Roteirista do excepcional “Táxi Driver”, de
Martin Scorsese, Paul Schrader ganhou, com o tempo, uma fama de cineasta
maldito ficando à margem do mainstream hollywoodiano –e aparentando preferir
assim.
Títulos como “Hardcore-No Submundo do Sexo”, “Gigolô
Americano” “A Marca da Pantera” e “Mishima-Uma Vida Em Quatro Tempos”, “O Dono
da Noite” e “Temporada de Caça”, indicam uma predisposição à colocar os parias marginalizados
no centro das atenções e uma simpatia irreprimível pelo estilo inquieto e
autoral que predominou entre os realizadores da Nova Hollywood (entre os quais,
diga-se, Schrader estava!).
Beneficia-se, de fato, dessa espécie de acidez
antiquada e suburbana a história dos três amigos, Troy (Nicolas Cage, longe de seus melhores dias), Mad Dog
(Willem Dafoe, fantástico) e Diesel (Christopher Matthew Cook) que saíram da
prisão onde estiveram por um bom tempo e partilharam da descoberta de que, sob
muitos aspectos, não conseguem lidar com o mundo que encontram do lado de fora
dos muros.
A cena que abre o filme já estabelece a postura
que o diretor assumirá até o fim (ou até quase o fim...): O personagem de Dafoe
procura refúgio, muito ao seu jeito surtado e sem noção, na residência de uma
antiga amante, contudo, tão intransigente e psicótica é sua personalidade e tão
sobrecarregado de heroína está ele, que Mad Dog termina assassinando a própria
amante assim como a filha adolescente desta, numa cena que poderia ser ainda
mais pesada e perturbadora do que já é, não fosse o registro de um inacreditável
humor que a narrativa impõe –muito se deve, também, à genialidade de Willem
Dafoe na composição desse personagem.
Juntos, ele e os outros dois protagonistas
obtêm dinheiro realizando, mais tarde, as atividades ilícitas de praxe –roubando
dinheiro e drogas de traficantes menores, por exemplo –a maioria delas à
serviço de Grecco (o próprio Paul Shrader). É ele quem providencia a incumbência
seguinte: Seqüestrar o filho de um ano de idade de um estelionatário endividado
com um dos sócios de Grecco.
É o golpe durante o qual, os três acreditam, irão
endireitar suas vidas, tamanha será a recompensa que ganharão por ele.

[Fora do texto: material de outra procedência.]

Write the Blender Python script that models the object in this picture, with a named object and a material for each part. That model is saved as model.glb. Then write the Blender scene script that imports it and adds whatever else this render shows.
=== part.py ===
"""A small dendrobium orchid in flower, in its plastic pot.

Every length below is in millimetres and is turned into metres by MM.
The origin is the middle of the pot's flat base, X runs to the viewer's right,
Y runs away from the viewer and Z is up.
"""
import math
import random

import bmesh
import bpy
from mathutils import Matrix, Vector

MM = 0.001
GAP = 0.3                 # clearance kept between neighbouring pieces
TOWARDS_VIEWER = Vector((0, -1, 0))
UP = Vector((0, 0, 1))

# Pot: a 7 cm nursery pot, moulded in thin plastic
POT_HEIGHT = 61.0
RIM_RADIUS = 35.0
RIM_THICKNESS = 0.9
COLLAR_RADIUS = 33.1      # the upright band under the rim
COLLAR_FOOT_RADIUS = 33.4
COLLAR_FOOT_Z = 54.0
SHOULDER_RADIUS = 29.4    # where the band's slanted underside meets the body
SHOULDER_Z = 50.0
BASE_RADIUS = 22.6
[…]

Ou, encerrá-las de uma vez por todas, já que
mergulham nessa missão dispostos à cumpri-la ou morrer tentando –“Como samurai!”
reiteram em determinado momento.
Como toca a lógica de tramas transcorridas em
meio à criminalidade, tudo tende a dar errado e certamente os três irão
encontrar os mais inesperados contratempos.

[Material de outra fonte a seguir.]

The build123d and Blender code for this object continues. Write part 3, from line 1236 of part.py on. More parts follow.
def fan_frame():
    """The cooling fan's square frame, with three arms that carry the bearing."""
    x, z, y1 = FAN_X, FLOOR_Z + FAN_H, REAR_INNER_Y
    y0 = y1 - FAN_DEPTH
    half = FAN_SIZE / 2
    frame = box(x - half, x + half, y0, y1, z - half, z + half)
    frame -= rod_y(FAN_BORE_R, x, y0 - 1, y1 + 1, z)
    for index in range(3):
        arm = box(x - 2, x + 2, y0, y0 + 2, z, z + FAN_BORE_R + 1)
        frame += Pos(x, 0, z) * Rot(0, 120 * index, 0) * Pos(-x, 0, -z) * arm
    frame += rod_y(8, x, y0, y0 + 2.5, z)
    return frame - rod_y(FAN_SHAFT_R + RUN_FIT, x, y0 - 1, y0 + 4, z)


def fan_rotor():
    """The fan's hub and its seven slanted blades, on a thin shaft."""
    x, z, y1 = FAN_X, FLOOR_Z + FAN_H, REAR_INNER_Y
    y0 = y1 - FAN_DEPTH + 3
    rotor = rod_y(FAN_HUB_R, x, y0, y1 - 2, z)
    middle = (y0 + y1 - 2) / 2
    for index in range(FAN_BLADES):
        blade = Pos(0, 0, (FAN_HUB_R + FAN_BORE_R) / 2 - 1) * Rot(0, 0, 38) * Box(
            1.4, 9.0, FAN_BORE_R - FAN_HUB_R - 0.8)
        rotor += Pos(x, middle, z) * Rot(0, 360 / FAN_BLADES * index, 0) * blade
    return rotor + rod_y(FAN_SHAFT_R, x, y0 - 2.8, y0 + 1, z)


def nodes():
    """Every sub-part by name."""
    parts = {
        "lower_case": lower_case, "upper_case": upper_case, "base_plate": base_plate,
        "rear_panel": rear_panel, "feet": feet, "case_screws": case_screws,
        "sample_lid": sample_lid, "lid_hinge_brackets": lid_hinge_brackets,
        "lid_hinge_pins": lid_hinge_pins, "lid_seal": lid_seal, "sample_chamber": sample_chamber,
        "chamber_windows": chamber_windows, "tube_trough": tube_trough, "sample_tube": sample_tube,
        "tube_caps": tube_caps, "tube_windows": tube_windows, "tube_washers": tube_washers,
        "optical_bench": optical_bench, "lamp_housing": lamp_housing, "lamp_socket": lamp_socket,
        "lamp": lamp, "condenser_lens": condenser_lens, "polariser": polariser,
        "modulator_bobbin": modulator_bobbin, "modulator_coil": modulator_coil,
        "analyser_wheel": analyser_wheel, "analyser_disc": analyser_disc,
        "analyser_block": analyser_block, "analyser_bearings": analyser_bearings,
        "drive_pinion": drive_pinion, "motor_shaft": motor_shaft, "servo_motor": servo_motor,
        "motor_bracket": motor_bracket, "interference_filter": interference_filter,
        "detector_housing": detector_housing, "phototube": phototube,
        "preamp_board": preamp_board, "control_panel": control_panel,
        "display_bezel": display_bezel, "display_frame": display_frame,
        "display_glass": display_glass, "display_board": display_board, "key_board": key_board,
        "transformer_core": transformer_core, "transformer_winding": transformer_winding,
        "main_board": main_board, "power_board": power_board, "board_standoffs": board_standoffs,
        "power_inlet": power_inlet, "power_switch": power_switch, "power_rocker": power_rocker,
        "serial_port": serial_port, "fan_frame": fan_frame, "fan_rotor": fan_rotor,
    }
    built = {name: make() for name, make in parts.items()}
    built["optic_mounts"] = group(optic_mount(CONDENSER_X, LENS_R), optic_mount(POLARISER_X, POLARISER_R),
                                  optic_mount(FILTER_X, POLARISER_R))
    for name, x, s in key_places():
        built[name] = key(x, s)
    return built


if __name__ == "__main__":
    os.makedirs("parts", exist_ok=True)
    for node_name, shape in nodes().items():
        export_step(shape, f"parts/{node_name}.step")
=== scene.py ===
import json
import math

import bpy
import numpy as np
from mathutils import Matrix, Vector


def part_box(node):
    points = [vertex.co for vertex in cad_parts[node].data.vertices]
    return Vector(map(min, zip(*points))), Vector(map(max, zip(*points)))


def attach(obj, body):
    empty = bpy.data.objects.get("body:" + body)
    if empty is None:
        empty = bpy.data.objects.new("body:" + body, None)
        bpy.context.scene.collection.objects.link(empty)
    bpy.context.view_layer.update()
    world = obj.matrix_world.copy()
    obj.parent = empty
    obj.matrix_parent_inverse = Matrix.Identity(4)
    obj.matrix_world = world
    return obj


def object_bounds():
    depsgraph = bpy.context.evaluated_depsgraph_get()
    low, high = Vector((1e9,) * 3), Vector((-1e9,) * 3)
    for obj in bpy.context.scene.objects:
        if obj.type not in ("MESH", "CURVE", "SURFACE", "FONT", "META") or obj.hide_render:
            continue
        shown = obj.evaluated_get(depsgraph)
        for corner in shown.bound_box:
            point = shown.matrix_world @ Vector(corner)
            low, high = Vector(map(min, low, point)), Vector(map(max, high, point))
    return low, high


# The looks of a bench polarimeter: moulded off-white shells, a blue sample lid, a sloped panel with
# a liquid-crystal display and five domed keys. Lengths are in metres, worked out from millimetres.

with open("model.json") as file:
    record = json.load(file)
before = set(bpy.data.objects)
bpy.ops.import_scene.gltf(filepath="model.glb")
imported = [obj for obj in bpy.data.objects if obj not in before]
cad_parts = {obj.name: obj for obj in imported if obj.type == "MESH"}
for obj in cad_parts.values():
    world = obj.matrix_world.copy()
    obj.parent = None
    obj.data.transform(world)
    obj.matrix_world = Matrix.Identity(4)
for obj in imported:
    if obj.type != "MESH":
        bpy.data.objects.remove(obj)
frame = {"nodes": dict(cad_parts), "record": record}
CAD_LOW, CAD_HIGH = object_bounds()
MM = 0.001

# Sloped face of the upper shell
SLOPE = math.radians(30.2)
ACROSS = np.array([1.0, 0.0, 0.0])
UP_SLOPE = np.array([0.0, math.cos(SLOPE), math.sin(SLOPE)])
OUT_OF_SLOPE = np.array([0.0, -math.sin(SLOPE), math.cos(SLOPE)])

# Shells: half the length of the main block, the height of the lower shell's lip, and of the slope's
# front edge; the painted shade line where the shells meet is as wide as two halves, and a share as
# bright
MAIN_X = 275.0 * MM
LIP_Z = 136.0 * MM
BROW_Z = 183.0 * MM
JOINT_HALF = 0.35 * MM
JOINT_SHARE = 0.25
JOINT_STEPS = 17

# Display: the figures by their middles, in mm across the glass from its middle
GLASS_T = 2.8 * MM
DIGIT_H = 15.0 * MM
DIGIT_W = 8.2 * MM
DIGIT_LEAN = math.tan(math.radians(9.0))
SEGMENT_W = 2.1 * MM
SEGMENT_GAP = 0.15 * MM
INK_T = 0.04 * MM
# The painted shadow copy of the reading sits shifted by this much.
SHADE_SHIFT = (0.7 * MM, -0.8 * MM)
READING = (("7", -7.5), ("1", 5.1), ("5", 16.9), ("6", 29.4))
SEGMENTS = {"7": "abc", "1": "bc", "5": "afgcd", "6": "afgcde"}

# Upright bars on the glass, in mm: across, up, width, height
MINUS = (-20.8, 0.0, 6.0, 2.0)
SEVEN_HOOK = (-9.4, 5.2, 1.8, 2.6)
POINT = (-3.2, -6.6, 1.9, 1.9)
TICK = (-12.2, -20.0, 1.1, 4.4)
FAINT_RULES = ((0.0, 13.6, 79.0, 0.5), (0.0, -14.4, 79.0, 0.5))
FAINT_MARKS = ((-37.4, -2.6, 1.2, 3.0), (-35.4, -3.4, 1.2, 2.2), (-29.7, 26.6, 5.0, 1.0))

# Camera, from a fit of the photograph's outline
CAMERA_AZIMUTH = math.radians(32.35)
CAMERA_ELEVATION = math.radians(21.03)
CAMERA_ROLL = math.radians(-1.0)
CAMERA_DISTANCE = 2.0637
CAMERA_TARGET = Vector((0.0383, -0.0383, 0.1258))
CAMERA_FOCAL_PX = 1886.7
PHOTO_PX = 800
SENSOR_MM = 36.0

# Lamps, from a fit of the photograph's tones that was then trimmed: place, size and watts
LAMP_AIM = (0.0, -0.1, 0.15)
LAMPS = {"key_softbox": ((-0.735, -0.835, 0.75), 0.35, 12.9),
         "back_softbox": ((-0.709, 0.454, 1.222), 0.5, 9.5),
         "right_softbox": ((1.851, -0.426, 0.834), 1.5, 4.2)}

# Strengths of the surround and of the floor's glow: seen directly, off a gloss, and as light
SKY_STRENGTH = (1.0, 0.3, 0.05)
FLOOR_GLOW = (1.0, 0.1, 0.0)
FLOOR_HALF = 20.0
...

Nessa trajetória em direção ao mais amargo fim
chama a atenção o modo constante e insistente com que Schrader equilibra
ironia, comicidade e crueldade, numa forma de estipular um estilo específico e
diferenciado para narrar a história de três sociopatas incapazes de viver em
sociedade –como atesta uma cena anterior onde cada um deles tem um encontro
diferente com uma mulher: Troy divide um quarto com uma garota de programa (a
linda Nicky Whelan) e, alheio à natureza da relação que ela estabelece com ele,
lhe propõe até uma inapropriada viagem à França (carência da qual ela logo
trata de tirar proveito); Mad Dog se mostra mais pragmático –paga uma
massagista asiática para que o masturbe (!) –mas, igualmente desprovido de bom
senso: Basta que a mulher saque de seu celular para conferir algumas mensagens
e ele tem uma explosão de fúria; Diesel parecia, dentre todos, o mais bem
situado –encontrou uma bela acompanhante no bar do hotel e com ela foi para o
quarto. Bastou, porém, que o diálogo dos dois caminhasse para perguntas
pessoais que ele não queria responder e Diesel revela a ela sua índole bipolar,
violenta e perigosa.
Desde seu início, portanto, o diretor trabalha com os elementos que levarão seus personagens à derrocada final (e o final propriamente dito é uma cena que, em seu estranhamento, emula o ídolo do protagonista Troy, Humphrey Borgat, ao mesmo tempo que ilustra simbolicamente sua psicopatia),
embora Schrader não tenha obtido uma obra plenamente satisfatória com essa intenção.
Legal mesmo é conferir o
reencontro de Willem Dafoe com Nicolas Cage, depois de duas ótimas parcerias: “Coração
Selvagem”, de David Lynch, em 1990, no qual Dafoe era um mero coadjuvante de
Cage (ainda que memorável!), e “A Sombra do Vampiro”, de E. Elias Merhige, de
2001, protagonizado por Dafoe e produzido por Nicolas Cage.